Sent from my SM-N900T using Tapatalk[/QUOTE]

I did the trial version of OnLive. IMHO it left me underwhelmed, the image quality wasn't what I expected, and there was too much latency in the controls/input, and I'm not a Lag hating/twitch fingered/CoD Prestige lvl 50 Biotch either.

I've got 25Mbps service w/ decent ping rates (20-30ms to servers a few hundred miles away.)

I'd be willing to play some games that aren't very action packed/timing sensitive and who's image quality isn't the greatest, but I probably won't be enticed enough to pay for a subscription service.

That said, I'm fairly certain that I'll have way more games built up in a backlog of PS+ downloads and great annual releases by the end of next year to care about Playstation Now games.

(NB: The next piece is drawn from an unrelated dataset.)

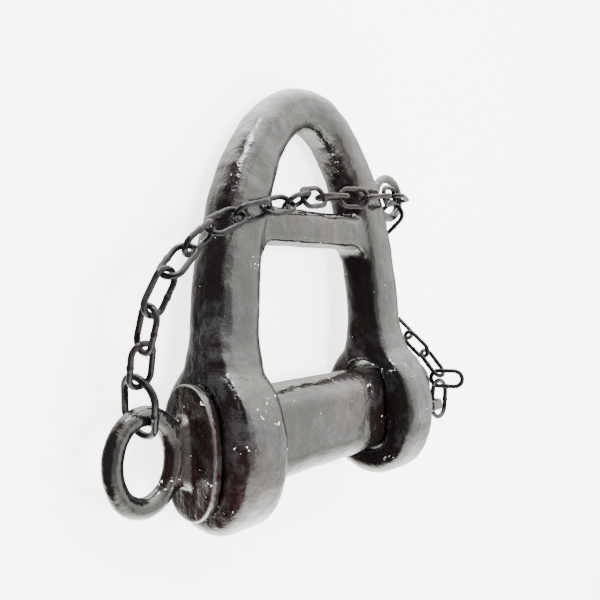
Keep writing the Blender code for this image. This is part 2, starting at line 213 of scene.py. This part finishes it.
class Nodes:
    """Small helper for building one material's nodes."""

    def __init__(self, name):
        self.material = bpy.data.materials.new(name)
        self.material.use_nodes = True
        self.tree = self.material.node_tree
        self.shader = self.tree.nodes["Principled BSDF"]
        self.place = self.tree.nodes.new("ShaderNodeTexCoord").outputs["Object"]

    def link(self, output, socket):
        self.tree.links.new(output, socket)

    def mapped(self, scale):
        """Object coordinates turned into the shackle's plane and scaled on each axis."""
        turn = self.tree.nodes.new("ShaderNodeMapping")
        turn.inputs["Rotation"].default_value = (-TILT, 0, 0)
        self.link(self.place, turn.inputs["Vector"])
        stretch = self.tree.nodes.new("ShaderNodeMapping")
        stretch.inputs["Scale"].default_value = scale
        self.link(turn.outputs["Vector"], stretch.inputs["Vector"])
        return stretch.outputs["Vector"]

    def noise(self, scale, detail=3.0, rough=0.5, vector=None):
        made = self.tree.nodes.new("ShaderNodeTexNoise")
        made.inputs["Scale"].default_value = scale
        made.inputs["Detail"].default_value = detail
        made.inputs["Roughness"].default_value = rough
        self.link(vector or self.place, made.inputs["Vector"])
        return made.outputs["Fac"]

    def ramp(self, value, low, high, first=(0, 0, 0, 1), last=(1, 1, 1, 1)):
        made = self.tree.nodes.new("ShaderNodeValToRGB")
        made.color_ramp.elements[0].position = low
        made.color_ramp.elements[0].color = first
        made.color_ramp.elements[1].position = high
        made.color_ramp.elements[1].color = last
        self.link(value, made.inputs["Fac"])
        return made.outputs["Color"]

    def mix(self, share, first, last):
        """Blends two colours, each a tuple or an output."""
        made = self.tree.nodes.new("ShaderNodeMix")
        made.data_type = "RGBA"
        self.link(share, made.inputs["Factor"])
        colour_a, colour_b, blended = made.inputs[6], made.inputs[7], made.outputs[2]
        for value, socket in ((first, colour_a), (last, colour_b)):
            if isinstance(value, tuple):
                socket.default_value = (*value, 1)
            else:
                self.link(value, socket)
        return blended

    def product(self, first, last):
        """Multiplies an output by a number or by another output."""
        made = self.tree.nodes.new("ShaderNodeMath")
        made.operation = "MULTIPLY"
        for value, socket in zip((first, last), made.inputs):
            if isinstance(value, (int, float)):
                socket.default_value = value
            else:
                self.link(value, socket)
        return made.outputs["Value"]

    def bump(self, height, distance, strength, under=None):
        made = self.tree.nodes.new("ShaderNodeBump")
        made.inputs["Distance"].default_value = distance
        made.inputs["Strength"].default_value = strength
        self.link(height, made.inputs["Height"])
        if under is not None:
            self.link(under, made.inputs["Normal"])
        return made.outputs["Normal"]


def paint(name, dark, warm, chips=0.73, lump=0.0009, gloss=(0.06, 0.21), coat=0.2, grey=0.14,
          level=0.5):
    """Thick glossy bitumen paint: dark body, thin warm patches, runs, orange peel and chips."""
    n = Nodes(name)
    broad = n.noise(scale=14, detail=4, rough=0.6)
    paler = tuple(c * 1.35 for c in dark)
    base = n.mix(n.ramp(broad, low=0.38, high=0.68), dark, paler)
    patches = n.noise(scale=9.5, detail=2, rough=0.5)
    base = n.mix(n.ramp(patches, low=0.50, high=0.78), base, warm)
    dust = n.product(n.noise(scale=55, detail=6, rough=0.75), n.noise(scale=11, detail=2))
    dusty = n.ramp(dust, low=0.27, high=0.36)
    base = n.mix(n.product(dusty, grey), base, (0.10, 0.10, 0.105))
    chipped = n.product(n.noise(scale=260, detail=3, rough=0.6),
                        n.noise(scale=24, detail=3, rough=0.6))
    specks = n.ramp(chipped, low=chips * 0.56, high=chips * 0.565)
    base = n.mix(specks, base, (0.62, 0.62, 0.60))
    n.link(base, n.shader.inputs["Base Color"])
    low, high = gloss
    rough = n.ramp(n.noise(scale=30, detail=5, rough=0.65), low=0.3, high=0.72,
                   first=(low, low, low, 1), last=(high, high, high, 1))
    rough = n.mix(specks, rough, (0.6, 0.6, 0.6))
    n.link(rough, n.shader.inputs["Roughness"])
    n.shader.inputs["Coat Weight"].default_value = coat
    n.shader.inputs["Coat Roughness"].default_value = 0.06
    n.shader.inputs["Specular IOR Level"].default_value = level
    runs = n.noise(scale=1.0, detail=2, rough=0.5, vector=n.mapped((80, 17, 80)))
    peel = n.noise(scale=75, detail=4, rough=0.55)
    grit = n.noise(scale=300, detail=3, rough=0.6)
    normal = n.bump(runs, distance=lump * 1.1, strength=0.7)
    normal = n.bump(peel, distance=lump * 1.4, strength=0.85, under=normal)
    normal = n.bump(grit, distance=lump * 0.24, strength=0.8, under=normal)
    # with its negative strength, the chips' own bump changes almost nothing in the render
    normal = n.bump(specks, distance=lump * 0.35, strength=-0.6, under=normal)
    n.link(normal, n.shader.inputs["Normal"])
    return n.material


# ---------------------------------------------------------------- fine meshes

def cad_mesh(nodes):
    """One bmesh holding the CAD nodes' own shapes."""
    bm = bmesh.new()
    for node in nodes:
        bm.from_mesh(frame["nodes"][node].data)
    return bm


def fine_copy(name, nodes, voxel, smoothing, lumps, finish, body):
    """The CAD nodes run together as one forging: remeshed finely, smoothed and made lumpy."""
    bm = cad_mesh(nodes)
    mesh = bpy.data.meshes.new(name)
    bm.to_mesh(mesh)
    bm.free()
    piece = bpy.data.objects.new(name, mesh)
    bpy.context.scene.collection.objects.link(piece)
    remesh = piece.modifiers.new("fine", "REMESH")
    remesh.mode = "VOXEL"
    remesh.voxel_size = voxel
    smooth = piece.modifiers.new("smooth", "SMOOTH")
    smooth.factor = 0.5
    smooth.iterations = smoothing
    depsgraph = bpy.context.evaluated_depsgraph_get()
    made = bpy.data.meshes.new_from_object(piece.evaluated_get(depsgraph))
    piece.modifiers.clear()
    piece.data = made
    made.name = name
    raise_lumps(made, lumps)
    made.shade_smooth()
    made.materials.clear()
    made.materials.append(finish)
    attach(piece, body)
    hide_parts(*nodes)


def raise_lumps(mesh, lumps):
    """Moves each vertex along its normal by a sum of noises, each (size, height)."""
    count = len(mesh.vertices)
    normals = np.empty(count * 3, dtype=np.float32)
    mesh.vertex_normals.foreach_get("vector", normals)
    normals = normals.reshape(-1, 3)
    places = np.empty(count * 3, dtype=np.float32)
    mesh.vertices.foreach_get("co", places)
    places = places.reshape(-1, 3)
    shift = np.zeros(count, dtype=np.float32)
    for size, height in lumps:
        shift += height * np.array([noise.noise(Vector(p) / size) for p in places.tolist()],
                                   dtype=np.float32)
    beyond = np.abs(places[:, 0] - PLANE.translation.x) > LUMPS_INWARD_PAST
    shift[beyond] = np.minimum(shift[beyond], 0.0)
    places += normals * shift[:, None]
    mesh.vertices.foreach_set("co", places.ravel())
    mesh.update()


def link_shape(node):
    """Middle, axes (along, across, through) and outer length, width and wire of a CAD link."""
    mesh = frame["nodes"][node].data
    places = np.array([v.co[:] for v in mesh.vertices])
    middle = places.mean(axis=0)
    _, axes = np.linalg.eigh(np.cov((places - middle).T))
    axes = axes[:, ::-1].T
    axes[2] = np.cross(axes[0], axes[1])
    local = (places - middle) @ axes.T
    spans = local.max(axis=0) - local.min(axis=0)
    middle = middle + ((local.max(axis=0) + local.min(axis=0)) / 2) @ axes
    return middle, axes, spans


def link_path(straight, radius):
    """Points round a link's middle line: x, y and the outward direction."""
    path = []
    for end in (1, -1):
        for step in range(BEND_STEPS + 1):
            angle = math.pi * (step / BEND_STEPS - 0.5) + (0 if end == 1 else math.pi)
            out = (math.cos(angle), math.sin(angle))
            path.append((end * straight + out[0] * radius, out[1] * radius, out))
        for step in range(1, RUN_STEPS):
            x = end * straight * (1 - 2 * step / RUN_STEPS)
            path.append((x, end * radius, (0, end)))
    return path


def make_link(node, finish, body, seed):
    """A welded link with round wire, in the CAD link's place and size."""
    middle, axes, (length, width, wire) = link_shape(node)
    radius, straight = (width - wire) / 2, (length - width) / 2
    bm = bmesh.new()
    loops = []
    for x, y, out in link_path(straight, radius):
        weld = math.exp(-((x - WELD_PLACE) / (WELD_REACH * wire)) ** 4) if y < 0 else 0.0
        plain = abs(x) <= straight and weld < WELD_EDGE
        loop = []
        for i in range(WIRE_SIDES):
            angle = 2 * math.pi * i / WIRE_SIDES
            grain = noise.noise(Vector((x * GRAIN_SCALE, y * GRAIN_SCALE,
                                        angle + seed * GRAIN_STEP)))
            bead = WELD_HEIGHT * weld * (0.8 + 0.4 * math.cos(angle) ** 2)
            rod = wire / 2 * (WIRE_BASE + GRAIN_HEIGHT * grain + bead)
            if plain:
                rod *= PLAIN_WIRE
            u, v = rod * math.cos(angle), rod * math.sin(angle)
            local = np.array((x + out[0] * u, y + out[1] * u, v))
            loop.append(bm.verts.new(Vector(middle + local @ axes)))
        loops.append(loop)
    for here, there in zip(loops, loops[1:] + loops[:1]):
        for i in range(WIRE_SIDES):
            j = (i + 1) % WIRE_SIDES
            bm.faces.new((here[i], here[j], there[j], there[i]))
    bmesh.ops.recalc_face_normals(bm, faces=bm.faces)
    mesh = bpy.data.meshes.new(f"chain_{node}")
    bm.to_mesh(mesh)
    bm.free()
    mesh.shade_smooth()
    mesh.materials.append(finish)
    piece = bpy.data.objects.new(f"chain_{node}", mesh)
    bpy.context.scene.collection.objects.link(piece)
    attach(piece, body)
    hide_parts(node)


# ---------------------------------------------------------------- the shackle

def main():
    make_camera()
    make_lights()
    make_floor()
    bow_finish = paint("bow_coat", (0.0035, 0.0032, 0.0032), (0.010, 0.0038, 0.0038))
    pin_finish = paint("pin_coat", (0.004, 0.0037, 0.0037), (0.011, 0.0045, 0.0045), chips=0.76)
    key_finish = paint("key_coat", (0.005, 0.005, 0.005), (0.011, 0.006, 0.006),
                       lump=0.0004, chips=0.8)
    chain_finish = paint("chain_coat", (0.0035, 0.0035, 0.0038), (0.009, 0.004, 0.004),
                         chips=0.82, lump=0.00022, gloss=(0.05, 0.15), coat=0.03, grey=0.1,
                         level=0.15)
    fine_copy("bow_forging", ["bow_body", "crossbar"], voxel=0.0021, smoothing=36,
              lumps=BOW_LUMPS, finish=bow_finish, body="bow")
    fine_copy("padeye", ["padeye_ring"], voxel=0.0009, smoothing=8,
              lumps=RING_LUMPS, finish=bow_finish, body="bow")
    fine_copy("pin_forging", ["pin_shank", "pin_flange", "pin_eye"], voxel=0.0015, smoothing=22,
              lumps=PIN_LUMPS, finish=pin_finish, body="pin")
    fine_copy("key_bar", ["forelock_key"], voxel=0.0007, smoothing=4,
              lumps=KEY_LUMPS, finish=key_finish, body="key")
    homes = {}
    for body, nodes in frame["record"]["behaviour"]["bodies"].items():
        for node in nodes:
            homes[node] = body
    for seed, node in enumerate(sorted(homes)):
        if "_link_" in node:
            make_link(node, chain_finish, homes[node], seed)


main()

Truth be told, I've got at least 15 games on my PS3 from PS+ that I know I'd love, but still haven't touched. And I haven't touched it since the PS4 Launch, and I've only paid cash for one game (AC4 - got BF4 in a B1G1F deal on Amazon.) So I've played AC4, BF4, Contrast, Resogun, Warframe, and DCUO (ditched Blacklight Retribution after about 20mins of play.)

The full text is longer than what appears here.